___ Entries
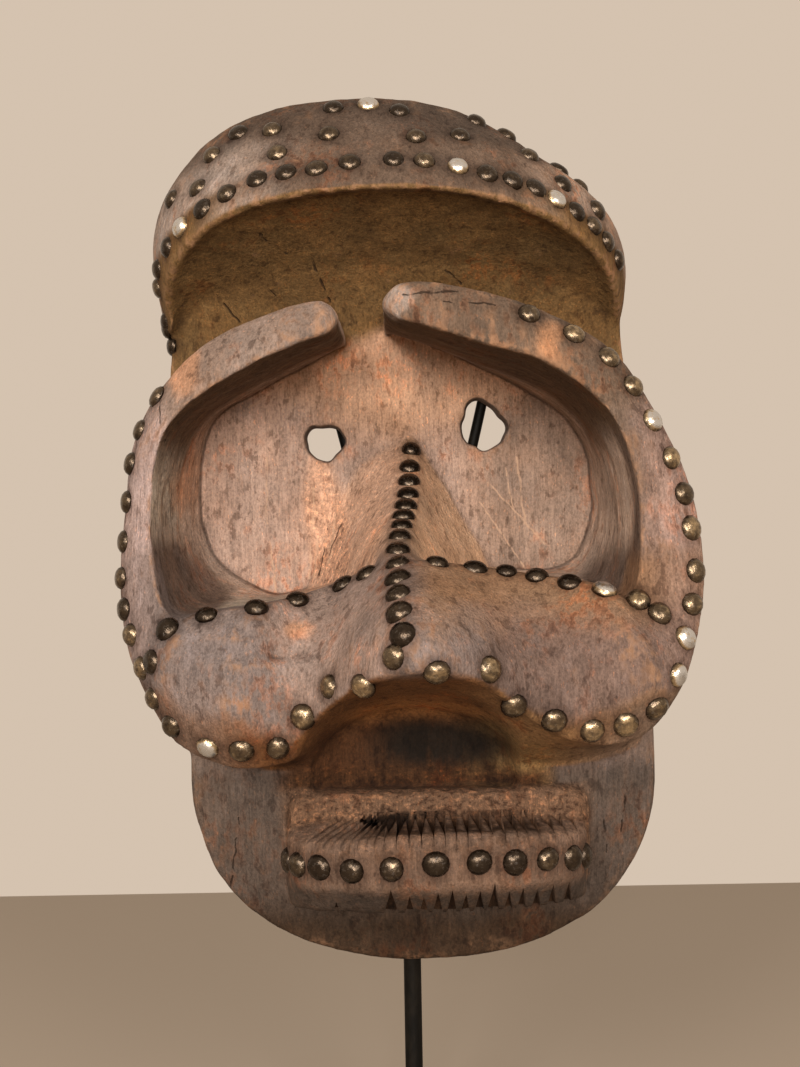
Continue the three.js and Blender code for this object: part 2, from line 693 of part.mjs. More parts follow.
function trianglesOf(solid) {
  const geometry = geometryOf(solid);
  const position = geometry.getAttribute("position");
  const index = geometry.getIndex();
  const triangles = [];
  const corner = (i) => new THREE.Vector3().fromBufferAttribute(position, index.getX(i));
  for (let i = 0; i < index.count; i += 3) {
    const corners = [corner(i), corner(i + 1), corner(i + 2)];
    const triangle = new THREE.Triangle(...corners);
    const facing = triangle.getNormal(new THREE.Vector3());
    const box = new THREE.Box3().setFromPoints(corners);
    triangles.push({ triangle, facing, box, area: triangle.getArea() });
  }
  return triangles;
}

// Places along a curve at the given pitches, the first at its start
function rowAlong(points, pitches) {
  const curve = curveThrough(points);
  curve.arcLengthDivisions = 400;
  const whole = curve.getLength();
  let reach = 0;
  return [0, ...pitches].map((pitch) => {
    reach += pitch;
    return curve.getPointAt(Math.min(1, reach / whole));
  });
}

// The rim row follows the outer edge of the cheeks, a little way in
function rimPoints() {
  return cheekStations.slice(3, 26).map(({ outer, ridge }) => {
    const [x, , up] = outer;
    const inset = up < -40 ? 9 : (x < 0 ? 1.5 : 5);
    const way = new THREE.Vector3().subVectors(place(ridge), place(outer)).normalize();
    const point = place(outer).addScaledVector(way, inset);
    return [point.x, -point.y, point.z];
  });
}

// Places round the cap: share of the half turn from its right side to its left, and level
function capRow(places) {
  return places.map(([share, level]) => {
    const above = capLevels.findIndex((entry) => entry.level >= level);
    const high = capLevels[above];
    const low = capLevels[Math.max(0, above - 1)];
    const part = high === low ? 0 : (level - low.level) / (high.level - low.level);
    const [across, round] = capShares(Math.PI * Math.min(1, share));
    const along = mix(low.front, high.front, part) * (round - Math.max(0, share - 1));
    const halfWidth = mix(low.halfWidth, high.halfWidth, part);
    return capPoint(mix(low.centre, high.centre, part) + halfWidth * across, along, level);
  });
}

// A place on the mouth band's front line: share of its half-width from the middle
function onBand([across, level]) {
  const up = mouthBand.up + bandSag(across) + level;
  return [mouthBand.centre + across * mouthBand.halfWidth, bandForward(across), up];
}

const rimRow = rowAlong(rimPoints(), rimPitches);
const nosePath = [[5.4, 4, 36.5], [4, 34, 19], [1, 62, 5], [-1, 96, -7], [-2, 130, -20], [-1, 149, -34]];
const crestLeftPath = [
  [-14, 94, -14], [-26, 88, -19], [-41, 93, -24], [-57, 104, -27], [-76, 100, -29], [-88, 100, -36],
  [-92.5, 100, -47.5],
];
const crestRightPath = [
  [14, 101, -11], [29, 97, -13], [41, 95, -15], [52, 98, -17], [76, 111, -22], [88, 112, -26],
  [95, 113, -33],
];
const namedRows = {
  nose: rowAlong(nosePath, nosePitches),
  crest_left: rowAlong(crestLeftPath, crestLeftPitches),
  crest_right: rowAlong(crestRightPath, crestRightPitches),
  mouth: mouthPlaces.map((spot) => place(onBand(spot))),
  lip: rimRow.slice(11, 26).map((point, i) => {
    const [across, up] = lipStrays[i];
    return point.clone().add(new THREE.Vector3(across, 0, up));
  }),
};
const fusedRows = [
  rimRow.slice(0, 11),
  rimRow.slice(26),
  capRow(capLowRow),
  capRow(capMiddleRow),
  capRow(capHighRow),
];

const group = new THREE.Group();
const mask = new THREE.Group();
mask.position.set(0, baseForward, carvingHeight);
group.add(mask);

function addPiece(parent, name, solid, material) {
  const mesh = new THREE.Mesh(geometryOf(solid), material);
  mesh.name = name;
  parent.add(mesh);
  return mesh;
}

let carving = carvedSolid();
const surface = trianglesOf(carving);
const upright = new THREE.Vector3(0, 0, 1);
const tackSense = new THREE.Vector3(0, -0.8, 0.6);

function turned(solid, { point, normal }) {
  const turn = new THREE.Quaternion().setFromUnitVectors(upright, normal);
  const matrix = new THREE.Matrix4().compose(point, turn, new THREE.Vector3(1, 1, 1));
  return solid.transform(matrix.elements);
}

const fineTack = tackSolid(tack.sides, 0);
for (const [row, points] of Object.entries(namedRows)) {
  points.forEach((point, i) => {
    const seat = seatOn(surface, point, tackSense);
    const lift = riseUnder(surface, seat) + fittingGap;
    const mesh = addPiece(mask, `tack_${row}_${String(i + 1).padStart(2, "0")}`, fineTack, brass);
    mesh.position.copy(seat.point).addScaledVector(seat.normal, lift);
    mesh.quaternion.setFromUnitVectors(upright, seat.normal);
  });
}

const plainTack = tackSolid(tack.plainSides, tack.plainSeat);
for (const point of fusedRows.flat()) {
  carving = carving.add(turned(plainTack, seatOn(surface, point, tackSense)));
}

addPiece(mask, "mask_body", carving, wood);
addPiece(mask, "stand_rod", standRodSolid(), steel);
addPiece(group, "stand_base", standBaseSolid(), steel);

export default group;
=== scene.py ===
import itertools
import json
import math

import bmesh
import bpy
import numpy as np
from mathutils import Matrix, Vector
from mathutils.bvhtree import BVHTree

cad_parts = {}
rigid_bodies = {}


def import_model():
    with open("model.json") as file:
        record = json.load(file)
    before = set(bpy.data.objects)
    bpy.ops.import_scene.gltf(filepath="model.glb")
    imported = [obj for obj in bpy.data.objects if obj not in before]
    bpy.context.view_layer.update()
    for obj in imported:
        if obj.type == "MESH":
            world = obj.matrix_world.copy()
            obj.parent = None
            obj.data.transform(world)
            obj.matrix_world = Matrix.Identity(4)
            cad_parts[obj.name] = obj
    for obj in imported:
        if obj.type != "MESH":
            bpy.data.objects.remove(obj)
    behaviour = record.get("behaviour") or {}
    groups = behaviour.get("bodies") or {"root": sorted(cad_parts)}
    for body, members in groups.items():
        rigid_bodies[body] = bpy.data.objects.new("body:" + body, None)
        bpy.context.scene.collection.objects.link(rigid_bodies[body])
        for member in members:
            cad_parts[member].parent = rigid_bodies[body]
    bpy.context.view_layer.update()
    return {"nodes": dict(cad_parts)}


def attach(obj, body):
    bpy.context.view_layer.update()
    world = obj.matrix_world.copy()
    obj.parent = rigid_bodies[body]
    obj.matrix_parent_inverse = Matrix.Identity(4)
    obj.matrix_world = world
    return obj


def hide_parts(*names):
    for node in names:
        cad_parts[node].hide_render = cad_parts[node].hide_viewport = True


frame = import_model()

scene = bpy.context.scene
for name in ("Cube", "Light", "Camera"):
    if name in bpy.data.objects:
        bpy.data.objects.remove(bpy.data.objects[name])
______
___ Entries
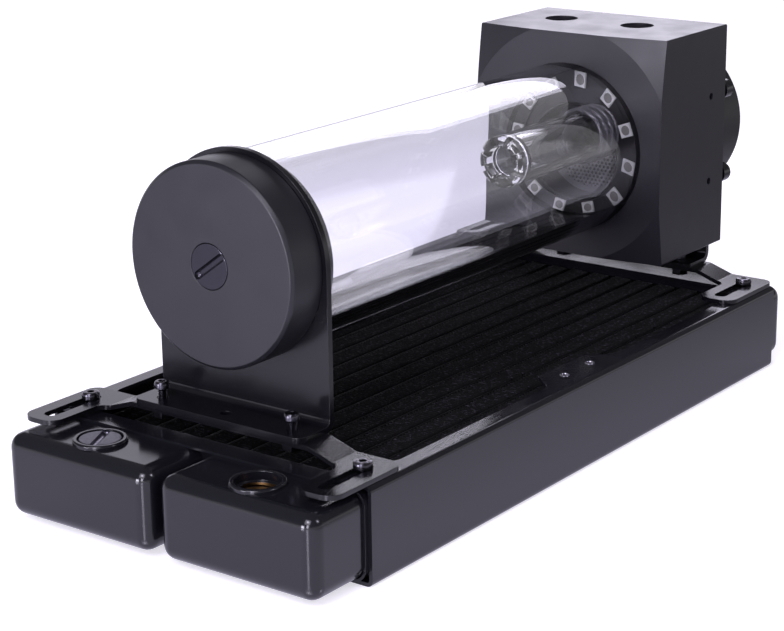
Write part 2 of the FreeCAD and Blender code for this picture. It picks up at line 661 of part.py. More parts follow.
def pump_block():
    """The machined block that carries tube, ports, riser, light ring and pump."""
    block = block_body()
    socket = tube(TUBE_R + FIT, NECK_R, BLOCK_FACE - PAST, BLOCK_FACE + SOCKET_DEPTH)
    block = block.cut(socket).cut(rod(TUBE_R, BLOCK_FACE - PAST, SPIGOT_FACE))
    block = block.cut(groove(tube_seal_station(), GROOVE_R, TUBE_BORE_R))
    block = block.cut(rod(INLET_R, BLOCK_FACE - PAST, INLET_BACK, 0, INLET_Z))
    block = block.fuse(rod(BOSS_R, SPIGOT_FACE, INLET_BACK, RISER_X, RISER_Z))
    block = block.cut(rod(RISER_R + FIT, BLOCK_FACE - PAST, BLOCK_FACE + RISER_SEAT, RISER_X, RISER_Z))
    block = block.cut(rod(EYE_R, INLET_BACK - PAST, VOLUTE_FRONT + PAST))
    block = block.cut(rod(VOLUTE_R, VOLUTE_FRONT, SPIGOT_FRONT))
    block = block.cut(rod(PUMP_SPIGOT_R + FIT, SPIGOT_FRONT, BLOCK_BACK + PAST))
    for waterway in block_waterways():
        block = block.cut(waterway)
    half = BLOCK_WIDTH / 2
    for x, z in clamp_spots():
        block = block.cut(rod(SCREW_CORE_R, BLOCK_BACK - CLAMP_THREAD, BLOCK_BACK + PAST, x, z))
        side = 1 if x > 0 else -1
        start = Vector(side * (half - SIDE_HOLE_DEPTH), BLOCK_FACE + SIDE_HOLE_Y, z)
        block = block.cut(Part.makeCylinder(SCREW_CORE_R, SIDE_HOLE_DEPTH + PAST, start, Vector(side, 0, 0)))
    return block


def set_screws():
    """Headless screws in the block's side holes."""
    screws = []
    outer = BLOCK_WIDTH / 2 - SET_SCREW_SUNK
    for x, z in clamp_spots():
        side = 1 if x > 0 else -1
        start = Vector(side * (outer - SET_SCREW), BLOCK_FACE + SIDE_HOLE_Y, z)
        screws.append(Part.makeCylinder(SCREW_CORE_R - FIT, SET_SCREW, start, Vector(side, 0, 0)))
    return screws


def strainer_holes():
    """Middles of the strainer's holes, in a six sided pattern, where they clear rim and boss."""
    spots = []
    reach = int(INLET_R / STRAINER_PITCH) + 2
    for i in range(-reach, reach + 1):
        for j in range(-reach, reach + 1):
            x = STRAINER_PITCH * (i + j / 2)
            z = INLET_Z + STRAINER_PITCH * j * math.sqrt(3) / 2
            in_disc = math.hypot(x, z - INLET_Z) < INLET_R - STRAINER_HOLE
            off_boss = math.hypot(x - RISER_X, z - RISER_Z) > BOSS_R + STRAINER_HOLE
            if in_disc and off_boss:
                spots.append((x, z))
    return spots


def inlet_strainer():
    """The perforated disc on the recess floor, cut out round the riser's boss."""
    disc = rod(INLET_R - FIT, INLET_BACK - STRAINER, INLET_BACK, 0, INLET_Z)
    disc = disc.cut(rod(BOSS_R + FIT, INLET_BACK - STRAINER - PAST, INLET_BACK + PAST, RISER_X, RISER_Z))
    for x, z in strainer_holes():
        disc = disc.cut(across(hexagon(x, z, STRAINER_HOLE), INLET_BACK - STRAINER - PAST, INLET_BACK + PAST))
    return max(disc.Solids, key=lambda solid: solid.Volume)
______
§ Your goal
Look back at the entries above and repeat, unchanged, every line from the line holding "for member in" through the line holding "bpy.data.objects.remove(bpy.data.objects[name])".

§ Output of the exercise
        for member in members:
            cad_parts[member].parent = rigid_bodies[body]
    bpy.context.view_layer.update()
    return {"nodes": dict(cad_parts)}


def attach(obj, body):
    bpy.context.view_layer.update()
    world = obj.matrix_world.copy()
    obj.parent = rigid_bodies[body]
    obj.matrix_parent_inverse = Matrix.Identity(4)
    obj.matrix_world = world
    return obj


def hide_parts(*names):
    for node in names:
        cad_parts[node].hide_render = cad_parts[node].hide_viewport = True


frame = import_model()

scene = bpy.context.scene
for name in ("Cube", "Light", "Camera"):
    if name in bpy.data.objects:
        bpy.data.objects.remove(bpy.data.objects[name])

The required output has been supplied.